More than seven million people die globally from direct tobacco use annually. Another estimated 1.2 million non-smokers die as a result of exposure to second-hand smoke.
The use of tobacco has been identified as a key health risk factor shared by all the four leading non-communicable diseases (NCDs) namely cardiovascular, cancer, diabetes and chronic respiratory diseases.
As a response, the global community adopted the World Health Organisation (WHO) Framework Convention on Tobacco Control (FCTC) in 2005 “to reduce continually and substantially the prevalence of tobacco use and exposure to tobacco smoke.”
One of the key components of the framework is the requirement to raise taxes on tobacco use. Although progress has been made in the more developed nations, African countries face a daunting task to reduce tobacco use. One thorny issue is the proliferation of new tobacco products designed to evade tobacco taxes and thus undermine the control of the use of tobacco.

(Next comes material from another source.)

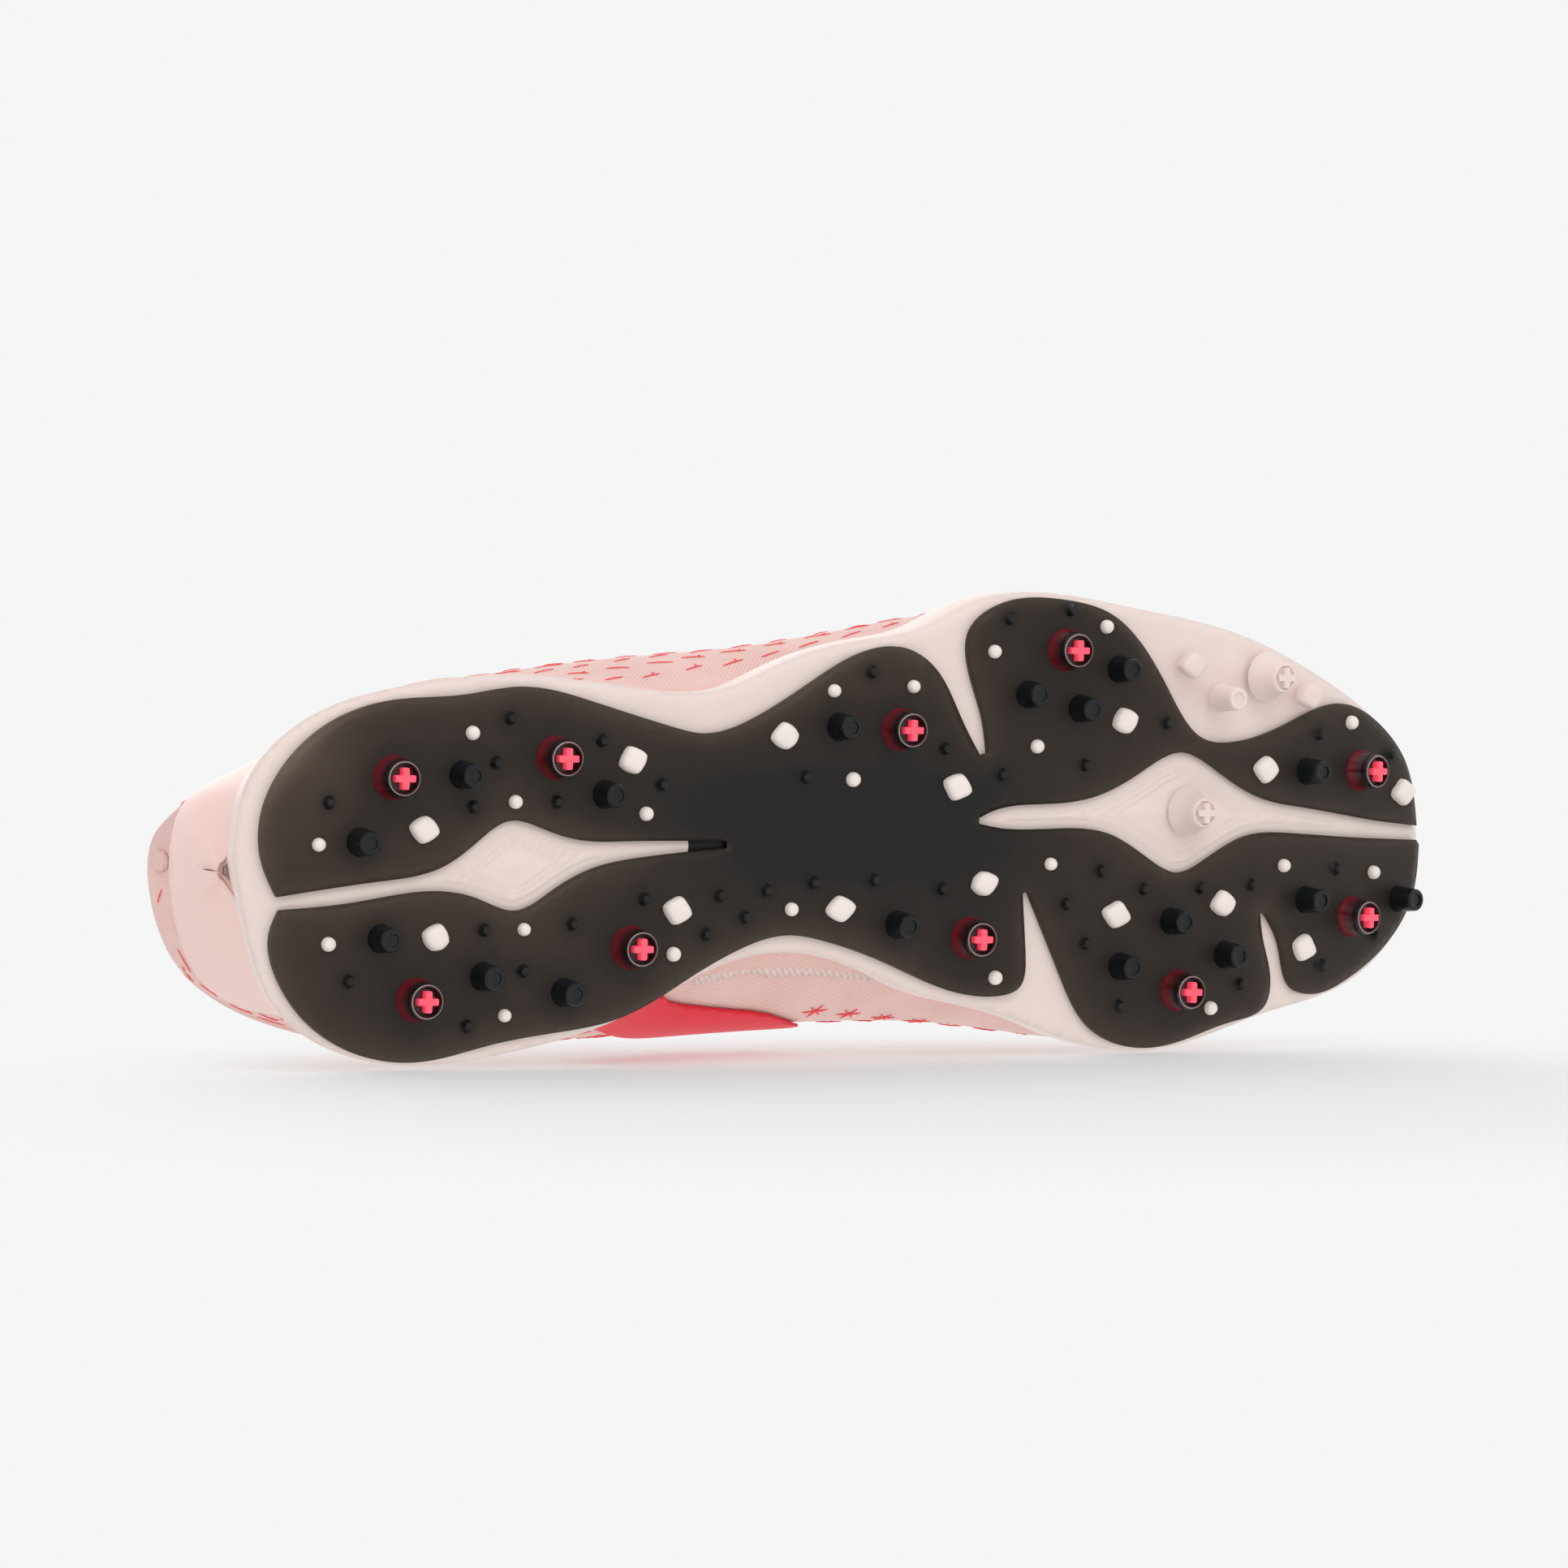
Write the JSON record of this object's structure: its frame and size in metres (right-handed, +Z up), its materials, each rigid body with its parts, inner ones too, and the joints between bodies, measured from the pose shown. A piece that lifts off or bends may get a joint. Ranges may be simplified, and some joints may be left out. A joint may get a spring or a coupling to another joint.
{
  "type": "soccer cleat",
  "caption": "Low-cut right soccer cleat with a smoked stud plate on a pale base, cross-tipped studs, knit upper, tongue and laces; the forefoot flexes and the tongue folds.",
  "frame": {"origin": "on the ground under the middle of the shoe", "axes": "+X to the toe, +Y to the medial side of a right foot, +Z up; the studs stand on z = 0"},
  "size_m": [0.2918, 0.098, 0.0997],
  "materials": {
    "smoked_plastic": "smoky translucent plastic, semi-gloss",
    "smoked_stud": "smoky translucent plastic, gloss",
    "coral_plastic": "coral red plastic, semi-gloss",
    "dark_stud": "blue-black plastic, satin",
    "pale_moulding": "pale pink-white moulded plastic, matte",
    "shank_plastic": "black plastic, matte",
    "board": "pressed fibre board",
    "insole_fabric": "brushed textile over foam",
    "lining_fabric": "soft knitted lining",
    "counter_plastic": "moulded stiffener",
    "foam": "open foam",
    "pink_knit": "pale pink knit with red flecks",
    "heel_film": "smooth pale pink film, satin",
    "red_satin": "crimson satin film",
    "binding": "pale pink bound edge",
    "eyestay_film": "red film, satin",
    "navy_lace": "dark navy woven lace",
    "aglet_plastic": "clear-coated lace tip"
  },
  "bodies": {
    "rear": {"aglets": "aglet_plastic", "collar_binding": "binding", "collar_padding": "foam", "cross_stud_cores_rear": "coral_plastic", "cross_stud_shells_rear": "smoked_stud", "eyestay_lateral": "eyestay_film", "eyestay_medial": "eyestay_film", "heel_counter": "counter_plastic", "heel_panel": "heel_film", "heel_seam_tape": "red_satin", "insole_flex_zone": "insole_fabric", "insole_rear": "insole_fabric", "knit_flex_zone": "pink_knit", "lace": "navy_lace", "lasting_board_rear": "board", "lining_flex_zone": "lining_fabric", "lining_rear": "lining_fabric", "nubs_rear": "dark_stud", "pale_base_rear": "pale_moulding", "pebbles_rear": "pale_moulding", "pips_rear": "pale_moulding", "quarter_backing": "foam", "quarter_lateral": "pink_knit", "quarter_medial": "pink_knit", "round_studs_rear": "dark_stud", "shank": "shank_plastic", "side_panel_medial": "red_satin", "smoked_plate_rear": "smoked_plastic", "tongue_base": "pink_knit"},
    "forefoot": {"cross_stud_cores_front": "coral_plastic", "cross_stud_shells_front": "smoked_stud", "insole_front": "insole_fabric", "lasting_board_front": "board", "lining_front": "lining_fabric", "nubs_front": "dark_stud", "pale_base_front": "pale_moulding", "pale_studs_front": "pale_moulding", "pebbles_front": "pale_moulding", "pips_front": "pale_moulding", "round_studs_front": "dark_stud", "smoked_plate_front": "smoked_plastic", "toe_puff": "counter_plastic", "vamp_backing": "foam", "vamp_knit": "pink_knit"},
    "tongue_top": {"tongue_top": "pink_knit"}
  },
  "joints": [
    {"name": "forefoot_flex", "type": "hinge", "parent": "rear", "child": "forefoot", "pos_m": [0.031, 0.0005, 0.0065], "axis": [-0.3584, -0.9336, 0], "range_deg": [0, 25], "stiffness_Nm_per_rad": 4, "deforming": ["knit_flex_zone", "lining_flex_zone", "insole_flex_zone"]},
    {"name": "tongue_fold", "type": "hinge", "parent": "rear", "child": "tongue_top", "pos_m": [-0.0515, 0.0033, 0.0864], "axis": [0, 1, 0], "range_deg": [0, 50], "stiffness_Nm_per_rad": 0.05}
  ]
}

Initially, these products included shisha and e-cigarettes. Some countries like Kenya have since moved to update their tax laws to apply specific taxes to these products.

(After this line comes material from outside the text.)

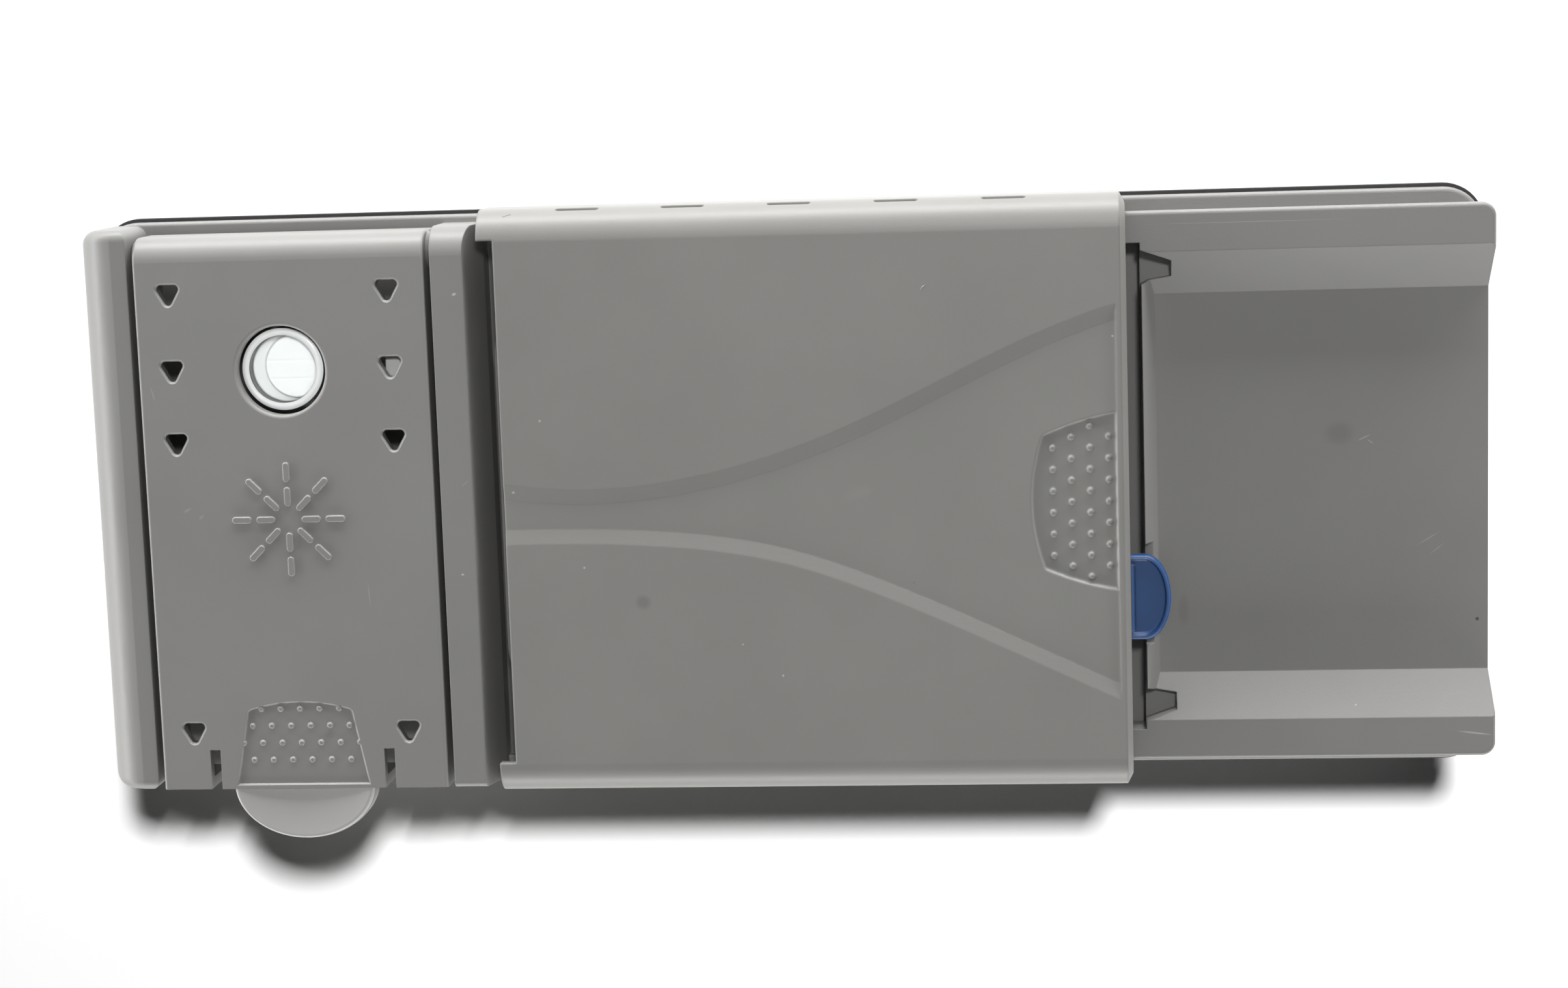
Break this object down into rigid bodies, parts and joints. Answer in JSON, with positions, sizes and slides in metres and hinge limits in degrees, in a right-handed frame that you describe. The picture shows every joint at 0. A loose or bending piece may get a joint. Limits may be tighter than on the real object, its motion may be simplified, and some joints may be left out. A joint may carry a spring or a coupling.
{
  "type": "dishwasher detergent dispenser",
  "caption": "Door-mounted detergent dispenser: sliding cover over a wash cup and prewash tray, hinged rinse-aid flap with sight lens, latch, dosing pump and coil actuator.",
  "frame": {"origin": "middle of the door opening, in the plane where the gasket seats on the door", "axes": "+X along the length towards the prewash tray, +Y up the door, +Z out of the door towards the user"},
  "size_m": [0.23, 0.104, 0.0515],
  "materials": {
    "grey_polypropylene": "moulded, fine matt texture",
    "cover_polypropylene": "moulded, fine matt texture",
    "flap_polypropylene": "moulded, fine matt texture",
    "black_gasket_rubber": "matt",
    "dark_seal_rubber": "matt",
    "clear_lens_plastic": "polished, clear",
    "dial_acetal": "moulded, satin",
    "natural_polypropylene": "moulded, milky",
    "white_acetal": "moulded, satin",
    "blue_acetal": "moulded, satin",
    "spring_steel": "drawn wire, bright",
    "bright_steel": "turned, bright",
    "zinc_plated_steel": "zinc plated",
    "housing_polypropylene": "moulded, matt",
    "bobbin_polyamide": "moulded, matt",
    "taped_winding": "wound and taped",
    "tinned_brass": "tin plated"
  },
  "bodies": {
    "frame": {"base_frame": "grey_polypropylene", "flange_gasket": "black_gasket_rubber", "cup_seal": "dark_seal_rubber", "level_lens": "clear_lens_plastic", "lens_seal": "dark_seal_rubber", "filler_strainer": "natural_polypropylene", "rinse_tank": "natural_polypropylene", "latch_pin": "bright_steel", "latch_spring": "spring_steel", "cover_spring": "spring_steel", "actuator_housing": "housing_polypropylene", "lever_pin": "bright_steel", "armature_spring": "spring_steel", "piston_spring": "spring_steel", "coil_bobbin": "bobbin_polyamide", "coil_winding": "taped_winding", "coil_yoke": "zinc_plated_steel", "yoke_plate": "zinc_plated_steel", "coil_core": "bright_steel", "coil_blades": "tinned_brass", "housing_screws": "zinc_plated_steel", "door_clips": "spring_steel"},
    "cover": {"sliding_cover": "cover_polypropylene"},
    "flap": {"rinse_flap": "flap_polypropylene", "flap_seal": "dark_seal_rubber"},
    "latch_body": {"latch": "blue_acetal"},
    "dial": {"dosing_dial": "dial_acetal"},
    "armature_body": {"armature": "bright_steel"},
    "lever_body": {"trip_lever": "white_acetal"},
    "dosing_link": {"link_bar": "white_acetal", "dosing_piston": "white_acetal", "piston_seal": "dark_seal_rubber"}
  },
  "joints": [
    {"name": "cover_slide", "type": "slide", "parent": "frame", "child": "cover", "axis": [1, 0, 0], "range_m": [0, 0.055], "deforming": ["cover_spring"]},
    {"name": "flap_hinge", "type": "hinge", "parent": "frame", "child": "flap", "pos_m": [-0.08065, 0.0417, 0.0115], "axis": [-1, 0, 0], "range_deg": [0, 100]},
    {"name": "latch_pivot", "type": "hinge", "parent": "frame", "child": "latch_body", "pos_m": [0.044, -0.0175, 0.0079], "axis": [0, 1, 0], "range_deg": [0, 7], "stiffness_Nm_per_rad": 0.15, "deforming": ["latch_spring"]},
    {"name": "dial_turn", "type": "hinge", "parent": "frame", "child": "dial", "pos_m": [-0.081, -0.031, 0.0068], "axis": [0, 0, -1], "range_deg": [0, 225]},
    {"name": "armature_slide", "type": "slide", "parent": "frame", "child": "armature_body", "axis": [1, 0, 0], "range_m": [0, 0.003], "stiffness_N_per_m": 250, "deforming": ["armature_spring"]},
    {"name": "lever_pivot", "type": "hinge", "parent": "frame", "child": "lever_body", "pos_m": [0.052, -0.02, -0.011], "axis": [0, -1, 0], "range_deg": [0, 15.7]},
    {"name": "link_slide", "type": "slide", "parent": "frame", "child": "dosing_link", "axis": [-1, 0, 0], "range_m": [0, 0.0021], "deforming": ["piston_spring"]}
  ],
  "couplings": [
    {"joint": "lever_pivot", "follows": "armature_slide", "rad_per_m": 90.9},
    {"joint": "link_slide", "follows": "armature_slide", "ratio": 0.68}
  ]
}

Even as countries are playing catch-up, the tobacco industry has taken a step forward and is now introducing newer products in the market.
A recent example is the introduction of nicotine pouches in Africa, which is described as a smokeless tobacco product.

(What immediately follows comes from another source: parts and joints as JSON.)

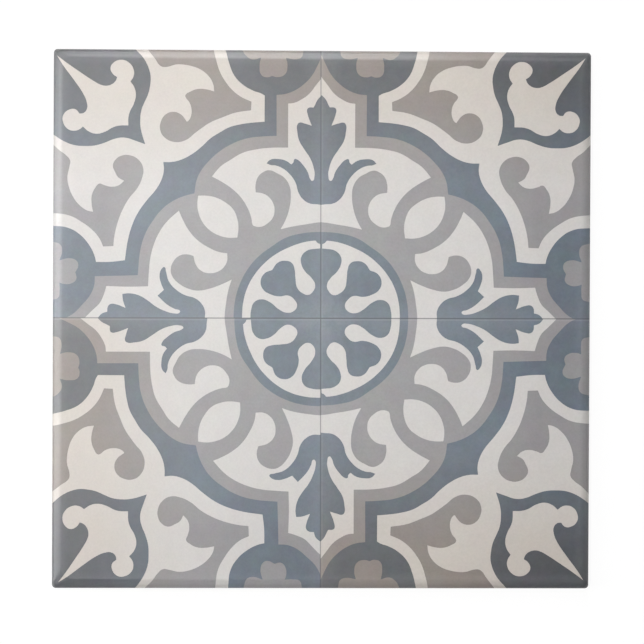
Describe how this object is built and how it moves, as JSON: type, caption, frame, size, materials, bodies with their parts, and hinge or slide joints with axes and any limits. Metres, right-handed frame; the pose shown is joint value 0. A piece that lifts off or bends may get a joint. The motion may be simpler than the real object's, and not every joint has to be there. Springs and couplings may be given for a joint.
{
  "type": "azulejo tile",
  "caption": "Square glazed wall tile with a cushioned edge, a keyed back and a traditional slate blue, warm grey and cream interlace print.",
  "frame": {"origin": "middle of the back, in the plane that the tile rests on", "axes": "+Z out of the glazed face; +X along one side, to the right of the print; +Y along the next side, towards the top of the print"},
  "size_m": [0.1524, 0.1524, 0.0064],
  "materials": {
    "glaze": "clear gloss glaze over a printed slip, cream with warm grey and slate blue"
  },
  "bodies": {
    "root": {"tile": "glaze"}
  },
  "joints": []
}
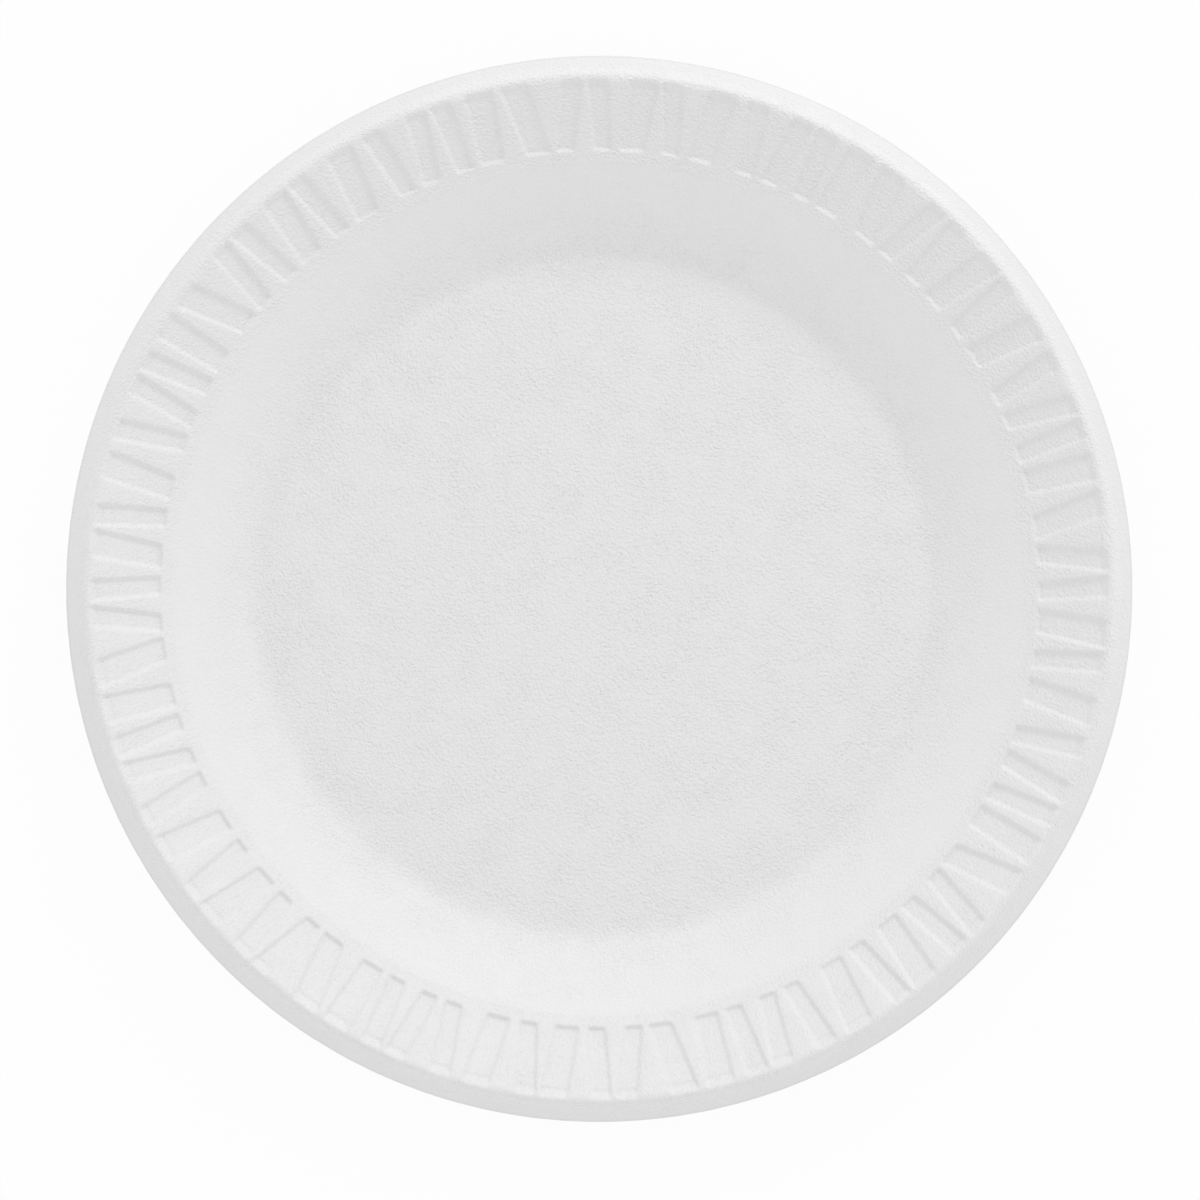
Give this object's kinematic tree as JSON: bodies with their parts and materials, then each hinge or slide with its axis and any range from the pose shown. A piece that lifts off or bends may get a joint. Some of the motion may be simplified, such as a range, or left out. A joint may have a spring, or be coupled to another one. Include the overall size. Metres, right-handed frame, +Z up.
{
  "type": "foam plate",
  "caption": "Round disposable foam plate with a flat floor, sloping wall, wide rim pressed with leaning flutes, and a turned-down lip.",
  "frame": {"origin": "middle of the flat underside that the plate stands on", "axes": "+Z up along the plate's axis, out of the open side; the flute pattern repeats every 45 degrees about it"},
  "size_m": [0.225, 0.225, 0.018],
  "materials": {
    "foam": "white foamed plastic with a smooth satin skin and a fine mottled grain"
  },
  "bodies": {
    "root": {"plate": "foam"}
  },
  "joints": []
}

One common product is called LYFT, which is a nicotine pouch. LYFT was introduced in Kenya in the last quarter of 2019 and was registered in Kenya as a pharmaceutical drug and hence not subject to the excise tax that is normally imposed on tobacco. The nicotine pouches do not meet the descriptions of what a ‘poison’ is as prescribed in Kenya’s Pharmacy and Poisons Act.
The product is easily found in supermarkets and local shops and the current absence of age restrictions exposes children to a potentially addictive product.
In Africa, it is common for the new tobacco products to be declared as food or even pharmaceutical products during importation.
It is apparent from these experiences that African Tobacco Control stakeholders should be wary of new tobacco industry products since there is no independent testing of their constituents nor biomarkers of their effects.
In addition, there is no research analysing their nicotine delivery. As part of its remedial measures, Kenya needs to prohibit the introduction of new tobacco products containing nicotine.
The governments and other stakeholders should enhance the capacity of tax authorities and administrators through continuous sensitisation and training.